What is state failure? See my conceptualisation of state failure on the right flank below.

Tuesday, May 22, 2007

From 'cocaine country' to 'opium country'?

The MStFB Poppy Series No. 3. and Some News Update
I have written a couple of days ago of how Colombia has sent counter-narcotics agents to provide their Afghan colleagues with training, with the hope on the part of U.S. officials, as the New York Times very aptly put it, "that Afghanistan’s drug problem will someday be only as bad as that of Colombia". Now, I'm sure there are a lot of bloggers out there who could come up with volumes of ironic comment on this even sleep-blogging, but apparently one still has only seen the tip of the Colombian iceberg that Afghanistan's Titanic has just run into.
Sorry for that sentence.

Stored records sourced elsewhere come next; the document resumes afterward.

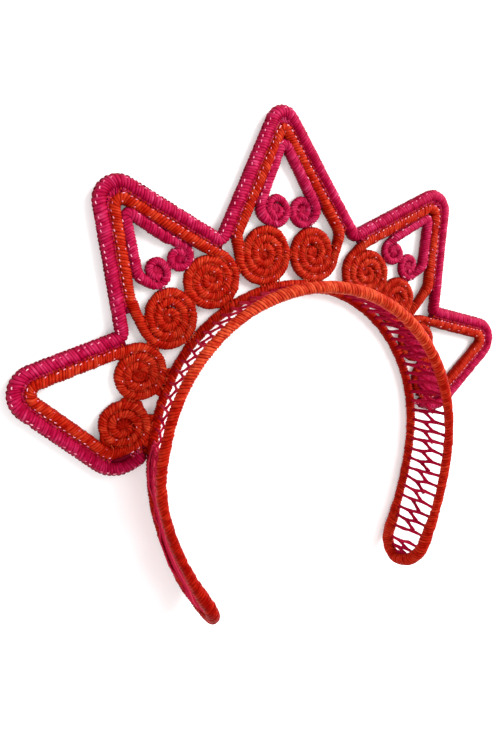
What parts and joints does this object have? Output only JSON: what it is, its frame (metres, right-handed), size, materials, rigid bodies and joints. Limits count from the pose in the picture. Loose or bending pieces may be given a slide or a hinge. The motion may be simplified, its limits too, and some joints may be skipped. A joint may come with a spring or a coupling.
{
  "type": "straw headband tiara",
  "caption": "Spiked headband tiara wound from straw-wrapped cords, with coiled spirals inside the spikes and an open net between the two edges of the band.",
  "frame": {"origin": "centre of the bounding box's bottom face, where the tiara lies on its back", "axes": "+X across the head from leg to leg, +Y along the middle spike, +Z from the band's far edge in the plane of the spikes to its near edge"},
  "size_m": [0.2418, 0.2128, 0.0276],
  "materials": {
    "orange_straw": "dyed straw wrapped round a cord, slightly glossy",
    "fuchsia_straw": "dyed straw wrapped round a cord, slightly glossy"
  },
  "bodies": {
    "root": {"band_rim": "orange_straw", "band_net": "fuchsia_straw", "zigzag_outer_cord": "fuchsia_straw", "scroll_cord_1": "orange_straw", "scroll_cord_2": "orange_straw", "scroll_cord_3": "orange_straw", "scroll_cord_4": "orange_straw", "scroll_cord_5": "orange_straw", "inner_scroll_cord_2": "fuchsia_straw", "inner_scroll_cord_3": "fuchsia_straw", "inner_scroll_cord_4": "fuchsia_straw"}
  },
  "joints": []
}
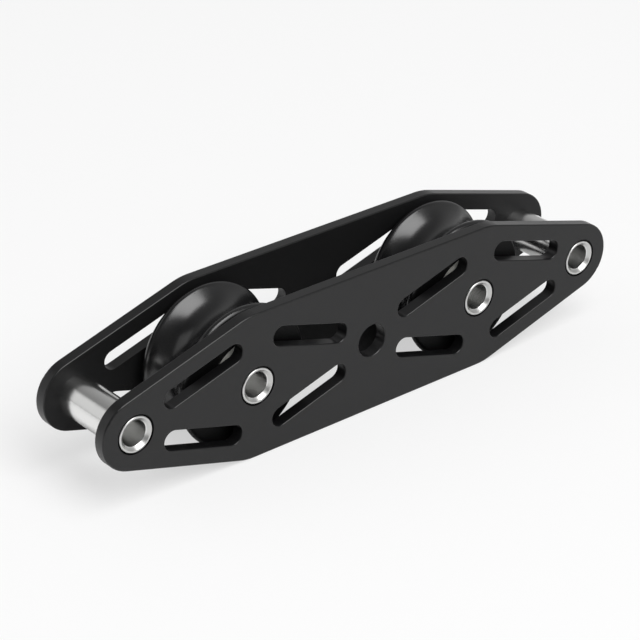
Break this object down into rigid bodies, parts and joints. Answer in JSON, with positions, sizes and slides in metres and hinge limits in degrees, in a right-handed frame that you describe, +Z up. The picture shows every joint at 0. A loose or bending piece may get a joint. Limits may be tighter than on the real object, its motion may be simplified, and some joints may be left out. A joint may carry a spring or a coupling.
{
  "type": "rope deck organizer",
  "caption": "Deck organizer: slotted side plates on hollow bolt-through pins, with grooved rope sheaves turning on roller bearings between them.",
  "frame": {"origin": "on the surface it stands on, under the middle of the organizer: halfway along the plates and midway between them", "axes": "+X along the plates, +Y along the pins and axles from the front plate to the rear plate that lies on the deck, +Z up"},
  "size_m": [0.2034, 0.033, 0.0488],
  "materials": {
    "plate_aluminium": "satin black anodised",
    "pin_steel": "bright turned stainless steel",
    "sheave_aluminium": "smooth semi-gloss black anodised",
    "roller_plastic": "smooth engineering plastic",
    "cage_plastic": "matte black",
    "washer_plastic": "smooth off-white"
  },
  "bodies": {
    "frame": {"front_plate": "plate_aluminium", "rear_plate": "plate_aluminium", "left_end_pin": "pin_steel", "right_end_pin": "pin_steel", "left_axle": "pin_steel", "right_axle": "pin_steel", "left_front_washer": "washer_plastic", "left_rear_washer": "washer_plastic", "right_front_washer": "washer_plastic", "right_rear_washer": "washer_plastic"},
    "left_sheave": {"left_sheave": "sheave_aluminium", "left_front_cap": "cage_plastic", "left_rear_cap": "cage_plastic"},
    "right_sheave": {"right_sheave": "sheave_aluminium", "right_front_cap": "cage_plastic", "right_rear_cap": "cage_plastic"},
    "left_roller_set": {"left_rollers": "roller_plastic", "left_roller_cage": "cage_plastic"},
    "right_roller_set": {"right_rollers": "roller_plastic", "right_roller_cage": "cage_plastic"}
  },
  "joints": [
    {"name": "left_sheave_spin", "type": "hinge", "parent": "frame", "child": "left_sheave", "pos_m": [-0.045, 0, 0.0244], "axis": [0, 1, 0], "continuous": true},
    {"name": "right_sheave_spin", "type": "hinge", "parent": "frame", "child": "right_sheave", "pos_m": [0.045, 0, 0.0244], "axis": [0, 1, 0], "continuous": true},
    {"name": "left_roller_orbit", "type": "hinge", "parent": "frame", "child": "left_roller_set", "pos_m": [-0.045, 0, 0.0244], "axis": [0, 1, 0], "continuous": true},
    {"name": "right_roller_orbit", "type": "hinge", "parent": "frame", "child": "right_roller_set", "pos_m": [0.045, 0, 0.0244], "axis": [0, 1, 0], "continuous": true}
  ],
  "couplings": [
    {"joint": "left_roller_orbit", "follows": "left_sheave_spin", "ratio": 0.6199},
    {"joint": "right_roller_orbit", "follows": "right_sheave_spin", "ratio": 0.6199}
  ]
}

Sincerely, that was stupid. Rephrasing it: while the situation in Afghanistan in general is actually not like that of the Titanic before she hit the iceberg, the magnitude of the poppy challenge is certainly nearing a titanic scale with production this year potentially surpassing last year's harvest by 20 percent (already too much for the world market to take, leading UNODC officials to conclude that all that stuff probably has to be kept somewhere for rainy days).
So what have I missed that was of importance lately? I have mentioned on this blog that Robert E. Neumann, former U.S. ambassador to Kabul, has left his post by now. I just failed to do a background check on his successor, William Wood, so it took an MSNBC article to bring it home to me where he is coming from (the link will lead you to his still not updated biography on the U.S. State Department's site). If you're not the opening-one-link-after-the-other-in-new-windows type, I'll spare you of the effort: Wood was ambassador to Colombia up till now.
The U.S. apparently had enough of the opium problem, and now is even considering the aerial spraying of poppy fields with herbicides (following the similar Colombian anti-coca strategy). Or, rather, they may have already decided on the need for that, actually, and they are now likely just putting pressure on Karzai and the Afghan government to accept that - I conclude that from the fact that the latter are accepting now (unlike earlier) the idea of spraying, but they'd like to do it from the ground, probably to keep ownership of the process. Well, aerial spraying is quite a harsh measure, but at least then there is more of a likelihood that not only the poorest peasants' fields will be hit, since the internationals will be doing it (though even they will not be able to ignore the factor of relations on the ground entirely, either).
To give you a measure of the opium challenge, this article here is saying that in the provincial capital of Uruzgan Province, in Tarin Khowt (sometimes spelled Tirin Kot, or Tarin Kowt), where the Dutch-led PRT has its main base, Kamp Holland, even there, in town, there is poppy being grown. Uruzgan is expected to be among the provinces with most of the increase in poppy cultivation from last year to this one, when the final results come in. To again give you something to see the complexity of the issue, though, here's a post to check out from the Year in Afghanistan blog: on Uruzgan's only bank. If you work in a bank in a Western country, you might feel shocked by some of what you can read there - be warned. So, there is instead the informal banking system for the locals, where you have to show a positive attitude towards growing opium poppies to get financing. One of the reasons why Dutch minister for development cooperation Bert Koenders has talked in the past of the need to develop and make widely available micro-finance schemes for Afghan farmers, as part of the war on drugs. That might have much effect, too.